As I want to deploy infrastructure to Azure I need to define some credentials, for this example I will add them as environment variables in a separate local file. Note: this file should not be added to source control.

The file contents looks like this for Terraform:

ARM_SUBSCRIPTION_ID=<subscription id>
ARM_TENANT_ID=<tenant id>
ARM_CLIENT_ID=<app id>
ARM_CLIENT_SECRET=<client secret>

The file contents looks like this for Ansible:

AZURE_SUBSCRIPTION_ID=<subscription id>
AZURE_TENANT=<tenant id>
AZURE_CLIENT_ID=<app id>
AZURE_SECRET=<client secret>

Combining the Terraform and Ansible environment values in the file would be used for the image that uses both of them.

I’ve called the file docker_env.txt and can now add that to the docker run command to include those environment variables.

e.g.
docker run -it --entrypoint=/bin/bash --volume c:\users\<your profile>\Source:/mycode --env-file docker_env.txt iac_terraform_image

Share Image

I now have an image, attached my source code, added my environment and I can run commands.
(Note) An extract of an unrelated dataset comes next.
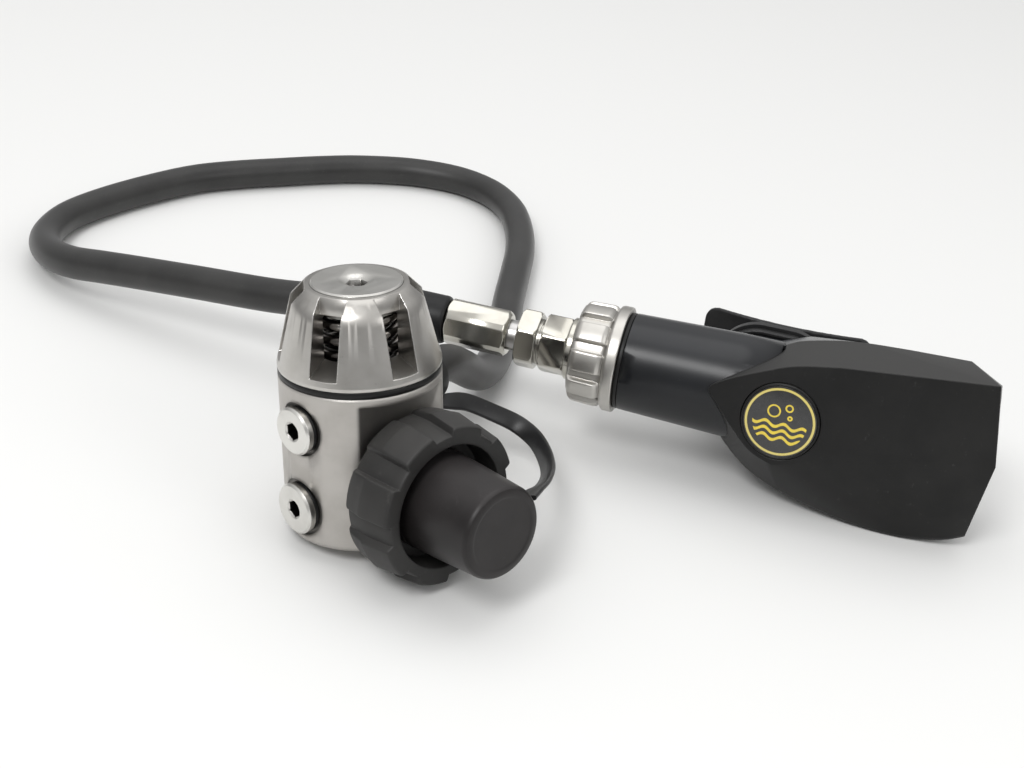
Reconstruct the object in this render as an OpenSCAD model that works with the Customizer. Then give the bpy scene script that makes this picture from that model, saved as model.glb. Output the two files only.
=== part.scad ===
// Scuba regulator set: a diaphragm first stage with a threaded cylinder connection, one
// low pressure hose and a side-exhaust second stage.
// Millimetres. The origin is the centre of the first stage's base face. The set lies on a
// table, so the first stage leans back on the rim of its base and the edge of its hand wheel.

/* [First stage] */
// Diameter of the barrel
body_d = 52; // [46:0.5:58]
// Height of the barrel up to the black ring
body_h = 52.6; // [50:0.1:56]
// Width of the bevel round the base
base_bevel = 1; // [0.5:0.1:2]
// Thickness of the black ring between the barrel and the cage
ring_h = 2.4; // [1.8:0.1:3]
// Overall height of the first stage
first_h = 82; // [78:0.5:90]
// Diameter of the adjusting plug
plug_d = 29.2; // [26:0.2:30]
// Diameter of the shoulder near the top of the cage
shoulder_d = 42.2; // [40:0.2:46]
// Number of slots in the cage
slots = 6; // [5:1:8]
// Width of one slot
slot_w = 9.2; // [6:0.1:10]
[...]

Next step is to be able to share this image with others, I can upload it to Docker Hub (public) or I can use some other container registry like Azure Container Registry (private).  I will use the Azure Container Registry as it’s private.

I need to login to the registry, so I’ll use the Azure CLI to do this.

az acr login --name <your container registry>

Next I need to tag the image I want to push using the Azure Container Registry name with docker tag.

e.g.
docker tag terraform yourcontainerregistry.azurecr.io/iac_terraform_image

And now I can push the image to the Azure Container Registry using docker push.

e.g.
docker push yourcontainerregistry.azurecr.io/iac_terraform_image

For others to now use the image (assuming they have access to the Azure Container Registry) they can use docker pull.

e.g.
docker pull yourcontainerregistry.azurecr.io/iac_terraform_image

Running the newly pulled image.

docker run -it --entrypoint=/bin/bash --volume  c:\users\<your profile>\Source:/mycode --env-file docker_env.txt yourcontainerregistry.azurecr.io/iac_terraform_image

Summary

Using containers really helps get an environment setup quickly and easily and allows you to concentrate on the task at hand rather than setting up the tools. If you have many developers this can save a lot of time and the image can be easily updated and versioned.

I hope this was useful and helps create your own IaC development environments.